I have so much in me to express. I want to live out my story and share as much as possible to further my knowing of myself. Reflection reflection reflection. Everything could be considered a mirror. What I think is confrontational is unique to my perspective, and it's part if the journey. I haven't solved that within me, and this is where resistance lies. I have never really understood the question, what do you do? And to add to that, the other common question, where are you from? I simply cannot offer a plain answer.  I do many things, and I am from every experience I have ever lived, every person I have met, or witnessed, every step I have taken, every moment before this one is what I am made up of. I don't think we as a culture see ourselves as that expansive. I certainly pursue a lot and investigate how I feel while I am involved, might as well, it's me living and breathing and contributing the the entire experience. I needed to redefine success for myself with this kind of thinking. My success range is about this check-in with myself. I want every breath and every doing to be a yes. And if I can furnish a yes, I have achieved success. I am not above any labor or effort. I often take the challenge to see and feel into my capacity. Perspective is like my spinal fluid. I have observed and participated and what I choose and how I act supports my livelihood. I am figuring this way of thinking might appear obvious. Great, common knowledge is shared meaning. This knowing and experiential way of living shows me my range of empathy, and my preferences. I want to enjoy creating my life, and it's taken me up to this point to realize this is my responsibility. Despite the doing, I am intrigued at my liveliness. I am self-aware. We, as a species are self aware. I choose to keep this in focus. 
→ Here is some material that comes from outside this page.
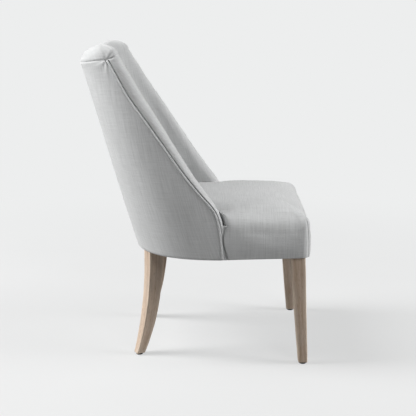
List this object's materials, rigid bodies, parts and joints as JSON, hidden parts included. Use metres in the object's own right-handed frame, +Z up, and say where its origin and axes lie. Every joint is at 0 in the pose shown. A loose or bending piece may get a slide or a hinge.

 I left New York  Feb. 20 and came back to San Francisco early May. I want to work on me and I needed a good community to support me. I have a gorgeous collection of friends here. I want their feedback and their stories to encourage my development. Like Harold Bloom's book on literary criticism entitled, The Anatomy of Influence, I am seeking clarity in understanding myself as the embodied idea. I arrived to this moment with influence, an abstract container for expectation. And I want to choose from an inspired place of my own process. I think of the San Francisco Chronicle writing an article remembering Maya Angelou with the headline, 'self made inspiration'. Maya Angelou, she did 'her'-she was her own woman and it was fantastic to witness her through her song, her words, her civic activism how she saw herself in the paradigm and how it invigorated her to do more. I am not Maya Angelou. I am Adele. Not the Grammy award winning British pop star on the radio. Another one. I want to live a strong story. I am learning how to uncover this by actively finding a yes and when I feel my answer shifting, I remember the Homer quote, 'and what he greatly thought, he nobly dared'. And so it is.

 I am learning how to fill my cup to the brim and then some so that when asked to listen, give, empathize, I am a full entity giving from a place of abundance not from scarcity. Like a hug is an offering, it is also a place of reception. By opening up my arms, I am creating the ideal space for someone to hug me back, and for them to see and feel into how they fit into my story. I am re-learning everyday how to consider myself in every moment so that I may see where I am headed by the playfulness, or grace, or curiosity I live/create right now. Like the summer I traveled to Europe, and launched the trip of all glory to experience wanderlust, to remember myself, to include myself in my process of thought. What do I like to eat? When do I like go get up? Sometimes I forget because I have compromised with another person, or a seemingly more convenient way. Right now is a similar exodus/hiatus/launching moment where I am really searching to breathe life into my own artistic vision. What does that mean? I want to regard everything I do as something to gain a lesson from and I want to earn money, make connections and drive my story forward for me. Not another person, not a company, not an industry, unless it aligns with my joy and I don't need any of the extra influence. And I want to create, and perform and sing and dance and share perspectives and inspire connection and conversation. And some how I will figure this out, because this is what makes my heart beat faster.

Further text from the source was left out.